Token-Maxxing Is Over

TknBudget · 2026-05-17 · the 2026 AI-spend correction

For about two years, you were the beneficiary of a subsidy you never signed up for and probably never noticed.

The deal, unspoken, went like this: AI vendors would sell you a sleek monthly subscription at a price that had almost nothing to do with what your usage actually cost them to serve. They ate the difference on purpose. Burn investor money, win the market, sort out the unit economics later. For a power user hammering a real codebase, the gap between the ten-dollar sticker and the true compute cost was not small — by various industry accounts it ran several times the subscription price, with some providers reportedly absorbing many dollars of compute for every dollar of revenue.

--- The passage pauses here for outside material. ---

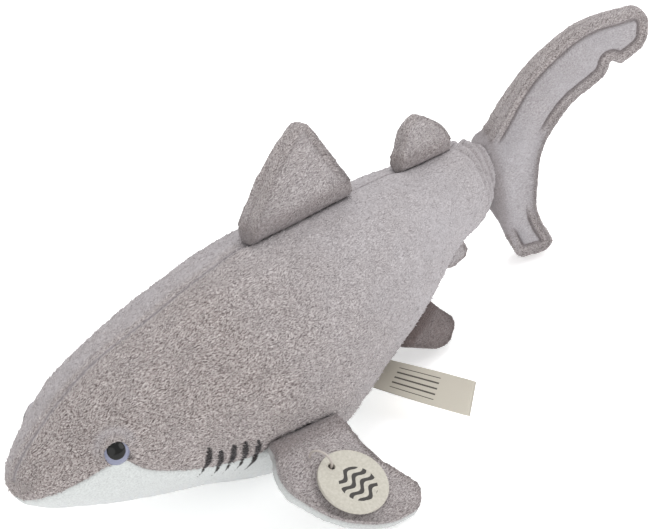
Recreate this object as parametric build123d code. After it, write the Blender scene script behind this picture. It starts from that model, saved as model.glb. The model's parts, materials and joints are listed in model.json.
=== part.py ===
"""Plush shark lying on its belly, built from sewn cloth panels, filling, eyes, fins and tags.

Millimetres. +X runs from the nose to the tail, +Z is up and the shark's left side faces -Y.
The origin is the centre of the flat patch of belly that rests on a table.
"""

from build123d import *
from math import asin, cos, radians, sin
import os

# Cloth and filling
cloth = 2.6  # backing and pile of the body cloth, squeezed by the seams
fin_cloth = 1.8  # the same cloth pulled thinner over the small fins
fill_gap = 0.15  # between the cloth and the filling
seat_gap = 0.3  # between a fin's round root and the skin it is sewn to
seat_depth = 0.9  # how far a root settles into the skin
seat_overrun = 0.8  # how far a seat runs past each end of a root

# Body
body_length = 288.0
body_width = 97.0
body_height = 95.0
nose_to_rest = 130.0  # from the nose back to the resting patch

# Body form from nose to tail: how far back, crown, keel and half width.
# The first is a share of the length, the next two of the height, the last of half the width.
body_sections = [
    (0.000, 0.670, 0.615, 0.05),
    (0.008, 0.725, 0.562, 0.18),
    (0.024, 0.765, 0.520, 0.27),
    (0.050, 0.810, 0.470, 0.37),
    (0.090, 0.870, 0.402, 0.49),
    (0.160, 0.940, 0.297, 0.66),
    (0.250, 0.968, 0.185, 0.83),
    (0.345, 0.985, 0.050, 0.95),
    (0.450, 1.000, -0.032, 1.00),
    (0.540, 0.985, 0.020, 0.94),
    (0.640, 0.945, 0.115, 0.83),
    (0.760, 0.880, 0.225, 0.66),
    (0.880, 0.812, 0.340, 0.45),
    (1.000, 0.722, 0.405, 0.27),
]

# Seam between the grey back and the white belly: share of the length, share of the height
belly_seam = [
    (-0.04, 0.606),
    (0.035, 0.628),
    (0.070, 0.652),
    (0.103, 0.670),
    (0.135, 0.596),
    (0.185, 0.500),
    (0.290, 0.380),
    (0.375, 0.345),
    (0.445, 0.265),
    (0.510, 0.130),
    (0.618, 0.158),
    (0.684, 0.163),
    (0.778, 0.252),
    (0.880, 0.360),
    (1.040, 0.440),
]

# Eyes: a dome on a ridged shank, held by a washer inside the cloth
eye_station = 32.5  # back from the nose
eye_rise = 18.0  # degrees above level, seen from the front
eye_radius = 6.0
eye_height = 4.0
eye_stand_off = 0.1
shank_radius = 2.0
shank_length = 13.0
shank_gap = 0.2
washer_radius = 5.6
washer_thickness = 1.2
washer_depth = 3.7
washer_bore_gap = 0.05
pocket_gap = 0.6

# Dorsal fin on the back and the small one behind it
dorsal_start = 141.5
dorsal_root = 61.0
dorsal_radius = 7.0
dorsal_tip_radius = 4.0
dorsal_height = 36.0
rear_dorsal_start = 234.0
rear_dorsal_root = 34.0
rear_dorsal_radius = 5.0
rear_dorsal_tip_radius = 3.6
rear_dorsal_height = 18.0

# Pectoral fins at the sides, lying on the table
pectoral_start = 91.5
pectoral_root = 36.0
pectoral_drop = 20.0  # degrees below level where the root meets the skin
pectoral_droop = 30.5  # degrees below level that the fin slopes
pectoral_radius = 6.0
pectoral_tip_radius = 4.0
pectoral_reach = 49.0

# Pelvic fins under the belly
pelvic_start = 197.0
pelvic_root = 27.0
pelvic_drop = 62.0
pelvic_droop = 72.0
pelvic_radius = 4.5
pelvic_tip_radius = 3.4
pelvic_reach = 20.0

# Anal fin under the tail stock
anal_start = 242.0
anal_root = 23.0
anal_radius = 3.8
anal_tip_radius = 3.0
anal_reach = 11.0

# Tail fin, resting bent towards the left
tail_rest_bend = 35.0  # degrees
tail_radius = 7.0
tail_tip_radius = 3.6
tail_reach = 84.0
tail_rise = 73.0  # upper lobe above the underside of the stock
tail_drop = 35.2  # lower lobe below the underside of the stock
tail_root = 28.0
tail_seat_depth = 1.0

# Round hang tag on a thread loop, lying on the left pectoral fin
tag_radius = 15.0
tag_thickness = 1.8
tag_hole_radius = 2.0
tag_hole_offset = 10.5
tag_gap = 0.5
loop_radius = 5.0
thread_radius = 0.5
loop_along_root = 11.5
loop_out = 13.5
tag_heading = 67.0  # degrees from the fin's root towards its tip

# Sewn label in the belly seam
label_width = 15.0
label_length = 49.0
label_thickness = 0.9
label_station = 178.0
label_drop = 57.0
label_stand_off = 0.8
label_twists = (4.0, 20.0, 44.0)  # degrees at the seam, half way and at the end
label_slope = 5.0  # degrees below level


def at(station):
    """The place along X of a distance behind the nose."""
    return station - nose_to_rest


def body_blank(inset):
    """The whole body drawn in by an inset all round, flat underneath."""
    half_width = body_width / 2
    rings = []
    for back, crown, keel, width in body_sections:
        across = width * half_width - inset
        up = (crown - keel) * body_height / 2 - inset
        if min(across, up) < inset:
            continue
        station = min(back * body_length, body_length - inset)
        middle = (crown + keel) * body_height / 2
        plane = Plane(origin=(at(station), 0, middle), x_dir=(0, 1, 0), z_dir=(1, 0, 0))
        rings.append(plane * Ellipse(across, up))
    return split(loft(rings), bisect_by=Plane.XY.offset(inset), keep=Keep.TOP)


def below_seam():
    """Everything below the belly seam, as a solid that spans the body."""
    points = [(at(share * body_length), rise * body_height) for share, rise in belly_seam]
    first, last = points[0], points[-1]
    floor = -body_height
    seam = Spline(*points)
    edges = seam + Polyline(last, (last[0], floor), (first[0], floor), first)
    return extrude(Plane.XZ * make_face(edges), amount=body_width, both=True)


def slope_out(droop):
    """Direction to the left that falls by an angle."""
    return Vector(0, -cos(radians(droop)), -sin(radians(droop)))


def skin_point(skin, station, drop):
    """Where a line from the body's axis leaves the skin, and the line's direction."""
    middle = body_height * axis_share(station / body_length)
    outward = slope_out(drop)
    line = Axis((at(station), 0, middle), outward)
    hits = skin.find_intersection_points(line)
    ahead = [hit[0] for hit in hits if (hit[0] - line.position).dot(outward) > 0]
    return max(ahead, key=lambda point: (point - line.position).length), outward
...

That was token-maxxing: an era where the rational move was to use as much as possible, because someone else was holding the bill. It was great while it lasted. It is ending, and the ending has a name on the pricing page: usage-based.

Why the party stopped

This isn't vendors being greedy. It's vendors being solvent.

The macro picture made the micro picture inevitable. Through 2025 and into 2026, AI infrastructure spending reached numbers that drew open comparisons to national-scale programs, and the market stopped rewarding capital expenditure on faith alone — it started demanding the spending convert into revenue on a timeline that actually makes sense. When the people funding the subsidy want their money to behave like a business instead of a charity, the subsidy is the first thing to go.

So the model flips. Instead of a flat fee that hides consumption, you pay for what you consume. The "cheap AI" illusion evaporates not because the technology got worse but because, for the first time, you're seeing the real price tag instead of the marketing one.

What this actually does to a team

Here is the part that matters operationally, stated plainly.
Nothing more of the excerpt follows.